Exercise aim:
Copy out all lines in the data below containing the string "that".

### Recorded information

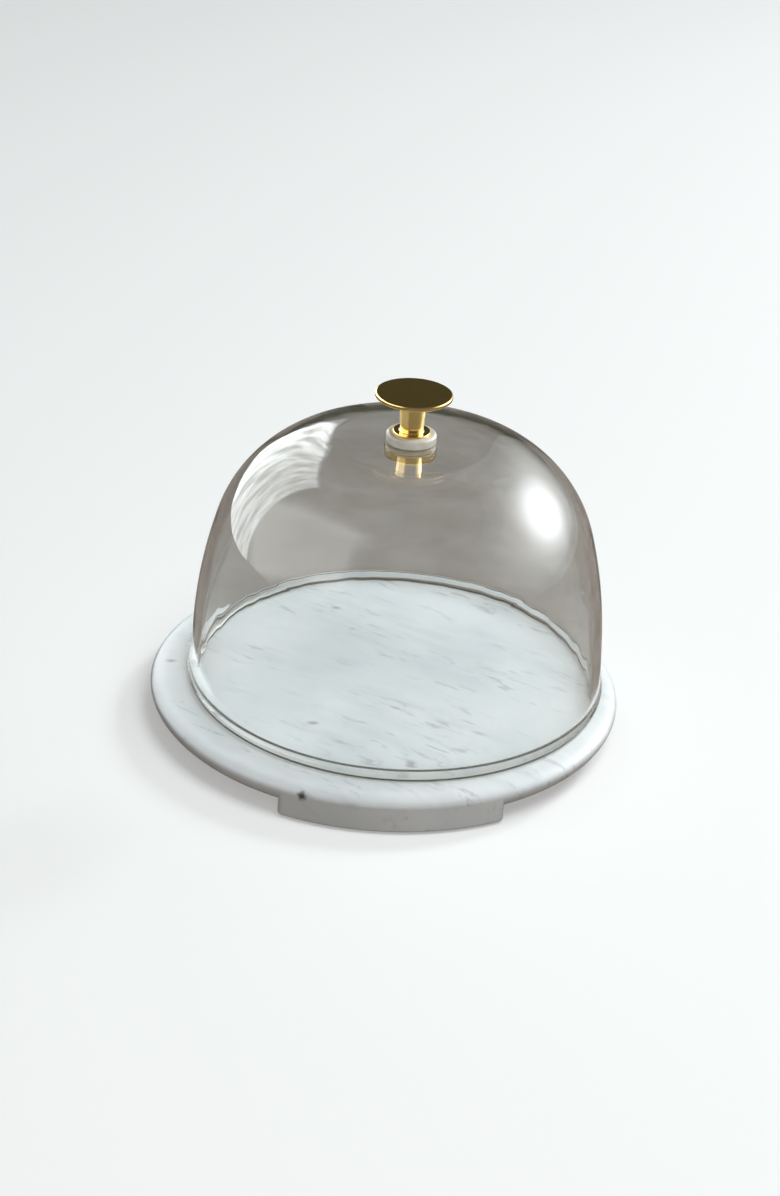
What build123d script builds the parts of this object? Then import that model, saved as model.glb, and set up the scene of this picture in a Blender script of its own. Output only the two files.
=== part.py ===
"""Cheese dome: a glass bell with a brass knob that stands free on a round, footed marble slab.

Sizes are in millimetres. +Z is up, the origin is at the middle of the footprint on the table,
and one foot of the slab faces -Y.
"""

from build123d import *
import os

# ---- Driving sizes -------------------------------------------------------------------------

# Marble slab
slab_radius = 140.0         # at its widest level
top_edge_run = 9.0          # rounding above the widest level: how far in it sweeps
top_edge_rise = 5.5         # and how far up, to the flat top
under_edge_run = 22.0       # the undercut below the widest level: how far in it sweeps
under_edge_drop = 12.5      # and how far down
foot_drop = 3.0             # feet reach this far below the slab's underside
foot_count = 3
foot_span = 55.0            # degrees of the rim that one foot takes up
foot_depth = 32.0           # radial width of a foot
foot_corner_radius = 4.0
foot_edge_radius = 1.5

# Clear pads stuck under the feet
pad_radius = 10.0
pad_thickness = 1.5
pad_edge_chamfer = 0.5

# Glass bell, measured on its outer face
glass_thickness = 4.5
rim_radius = 123.7          # at the middle of the rim bead
wall_lean = 4.0             # degrees that the straight lower wall leans inward
wall_length = 34.0
bell_arcs = [               # (radius, degrees turned) from the wall up to the level crown
    (285.0, 12.6),
    (79.0, 43.4),
    (63.0, 30.0),
]
bead_radius = 3.6           # thickened rim, ground flat where it stands
bead_height = 3.2           # its centre above the ground face
bead_offset = 2.6           # its centre inward of the outer face
bead_blend = 5.0
crown_hole_radius = 6.2

# Where the loose bell, with everything on it, stands from the middle of the slab
bell_right = 6.0
bell_back = 3.0

# Fittings on the bell's axis
washer_radius = 14.6
washer_thickness = 5.5
washer_top_edge = 1.8
washer_bottom_edge = 0.6
collar_radius = 5.9         # the washer's collar keeps the screw off the glass
collar_length = 4.0
gasket_radius = 15.0
gasket_thickness = 1.5
cap_radius = 15.2
cap_thickness = 6.5
cap_bottom_edge = 2.0
cap_top_edge = 0.4

# M6 x 25 countersunk screw
screw_radius = 3.0
screw_length = 25.0
screw_head_radius = 6.0
screw_tip_chamfer = 0.7
socket_across_flats = 4.0
socket_depth = 2.2
screw_clearance = 0.2       # radial, in the washer, the gasket and the cap
thread_clearance = 0.05     # radial, in the knob's blind hole
cone_clearance = 0.1        # between the screw's head and its seat in the cap

# Knob
knob_height = 24.1
knob_disc_radius = 22.2
knob_disc_thickness = 2.6
knob_disc_edge = 0.8
knob_flange_radius = 10.8
knob_flange_thickness = 1.0
knob_flange_edge = 0.4
stem_bottom_radius = 6.6
stem_top_radius = 8.3
stem_flare_radius = 5.0     # sweep from the stem out to the underside of the disc
stem_root_radius = 0.8
knob_hole_depth = 9.0

# ---- Levels that follow from them ------------------------------------------------------------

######

Written response:
What build123d script builds the parts of this object? Then import that model, saved as model.glb, and set up the scene of this picture in a Blender script of its own. Output only the two files.
"""Cheese dome: a glass bell with a brass knob that stands free on a round, footed marble slab.
foot_span = 55.0            # degrees of the rim that one foot takes up
wall_lean = 4.0             # degrees that the straight lower wall leans inward
# ---- Levels that follow from them ------------------------------------------------------------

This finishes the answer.